Microstructure and mechanical properties of reaction‐hot‐pressed zirconium diboride based ceramics

ZrB 2 ceramics were prepared by in‐situ reaction hot pressing of ZrH 2 and B. Additions of carbon and excess boron were used to react with and remove the residual oxygen present in the starting powders. Additions of tungsten were utilized to make a ZrB 2 ‐4 mol%W ceramic, while a change in the B/C ratio was used to produce a ZrB 2 ‐10 vol% ZrC ceramic. All three compositions reached near full density. The baseline ZrB 2 and ZrB 2 –ZrC composition contained a residual oxide phase and ZrC inclusions, while the W‐doped composition contained residual carbon and a phase that contained tungsten and boron. All three compositions exhibited similar values for flexure strength (~520 MPa), Vickers hardness (~15 GPa), and elastic modulus (~500 to 540 GPa).

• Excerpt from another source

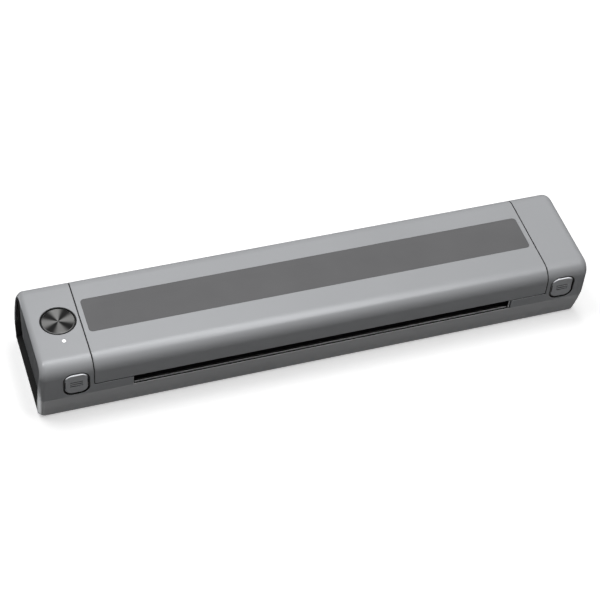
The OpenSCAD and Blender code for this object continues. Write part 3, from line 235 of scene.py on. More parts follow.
class Casing:
    """The casing as a surface of distance u along the body and s round the outline. Past the start of the end
    fillet, u turns by the angle (u - start) / r: x = start + r sin, and the outline draws in by r (1 - cos).
    The end is bowed: x steps back by bow(z), which blends in over the last stretch."""

    def __init__(self, outline, wall, rounded_end=False):
        self.outline, self.wall = outline, wall
        c = bpy.context.scene.printer_casing
        self.end_r, inset = c.end_radius / MM, c.end_inset / MM
        turn = math.acos(1 - inset / self.end_r)
        self.start = RIM_X - self.end_r * math.sin(turn) if rounded_end else 1e6
        self.rim_u = self.start + self.end_r * turn

    def place(self, p, depth, wall=None):
        """Points, normals and the two directions of the surface for rows of (u, s), each at a depth."""
        u, s = p[:, 0], p[:, 1]
        wall = self.wall if wall is None else wall
        side = np.sign(u)
        phi = np.clip(np.abs(u) - self.start, 0, None) / self.end_r
        inset = self.end_r * (1 - np.cos(phi))
        inset = inset * (1 - np.clip(depth / wall, 0, 1)) + depth
        q, n = self.outline.at(s)
        blend = np.clip((np.abs(u) - self.start + 4) / 8, 0, 1)
        blend *= blend * (3 - 2 * blend)
        x = np.minimum(np.abs(u), self.start) + self.end_r * np.sin(phi) - blend * bow(q[:, 1], side)
        co = np.column_stack([side * x, q - n * inset[:, None]])
        flat = np.column_stack([np.zeros(len(u)), n])
        along = np.column_stack([np.ones(len(u)), np.zeros((len(u), 2))])
        cos, sin = np.cos(phi)[:, None], (side * np.sin(phi))[:, None]
        normal = flat * cos + along * sin
        normal[:, 2] += blend * np.sin(phi) * (bow(q[:, 1] + 0.5, side) - bow(q[:, 1] - 0.5, side))
        up = np.column_stack([np.zeros(len(u)), n[:, 1], -n[:, 0]])
        return co, unit(normal), along * cos - flat * sin, up


class Flat:
    """A plane through a point, with two directions in it; depth goes against its normal."""

    def __init__(self, origin, across, up, wall):
        self.origin, self.across, self.up = (np.array(v, float) for v in (origin, across, up))
        self.wall = wall

    def place(self, p, depth, wall=None):
        """As for the casing; a plane needs no wall for it."""
        normal = np.cross(self.across, self.up)
        co = self.origin + p[:, :1] * self.across + p[:, 1:] * self.up - depth[:, None] * normal
        rows = np.ones((len(p), 1))
        return co, rows * normal, rows * self.across, rows * self.up


def each_point(value):
    """A number as a function that gives it for every point; a function stays as it is."""
    return value if callable(value) else (lambda p: np.full(len(p), float(value)))


def inside(points, loop):
    """Whether each point lies in a closed polygon: an odd number of its edges lie to the right."""
    a, b = loop, np.roll(loop, -1, 0)
    x, y = points[:, :1], points[:, 1:]
    spans = (a[:, 1] > y) != (b[:, 1] > y)
    rise = np.where(b[:, 1] == a[:, 1], 1e-9, b[:, 1] - a[:, 1])
    return (spans & (x < a[:, 0] + (y - a[:, 1]) * (b[:, 0] - a[:, 0]) / rise)).sum(1) % 2 == 1


def fill(outer, holes, lines_u, lines_s, clear=0.35):
    """Points and triangles of a region: its border loops, and the grid points of the two sets of lines that
    lie inside it and clear of the border."""
    grid = np.stack(np.meshgrid(lines_u, lines_s, indexing="ij"), -1).reshape(-1, 2)
    keep = inside(grid, outer)
    for hole in holes:
        keep &= ~inside(grid, hole)
    grid = grid[keep]
    border = np.concatenate([outer, *holes])
    if len(grid):
        gap = np.full(len(grid), 1e9)
        for part in np.array_split(border, max(1, len(border) // 400)):
            gap = np.minimum(gap, np.linalg.norm(grid[:, None] - part[None], axis=2).min(1))
        grid = grid[gap > clear]
    points = np.concatenate([border, grid])
    edges, first = [], 0
    for loop in (outer, *holes):
        k = np.arange(len(loop))
        edges += np.stack([first + k, first + (k + 1) % len(loop)], 1).tolist()
        first += len(loop)
    made = geometry.delaunay_2d_cdt([Vector(p) for p in points], edges, [], 0, 1e-6)
    back = np.array([ids[0] if ids else -1 for ids in made[3]])
    tris = back[np.array([f for f in made[2] if len(f) == 3])]
    tris = tris[(tris >= 0).all(1)]
    middle = points[tris].mean(1)
    good = inside(middle, outer)
    for hole in holes:
        good &= ~inside(middle, hole)
    tris = tris[good]
    a, b, c = (points[tris[:, k]] for k in range(3))
    area = (b[:, 0] - a[:, 0]) * (c[:, 1] - a[:, 1]) - (b[:, 1] - a[:, 1]) * (c[:, 0] - a[:, 0])
    tris = tris[np.abs(area) > 1e-9]
    area = area[np.abs(area) > 1e-9]
    tris[area < 0] = tris[area < 0][:, ::-1]
    return points, tris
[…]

Fracture toughness was about 2.6 MPa m 1/2 for the W‐doped ZrB 2 compared to about 3.8 MPa m ½ for the ZrB 2 and ZrB 2 –ZrC ceramics. This decrease in fracture toughness was accompanied by an observed absence of crack deflection in the W‐doped ZrB 2 compared with the other compositions. The study demonstrated that reaction‐hot‐pressing can be used to fabricate ZrB 2 based ceramics containing solid solution additives or second phases with comparable mechanical properties.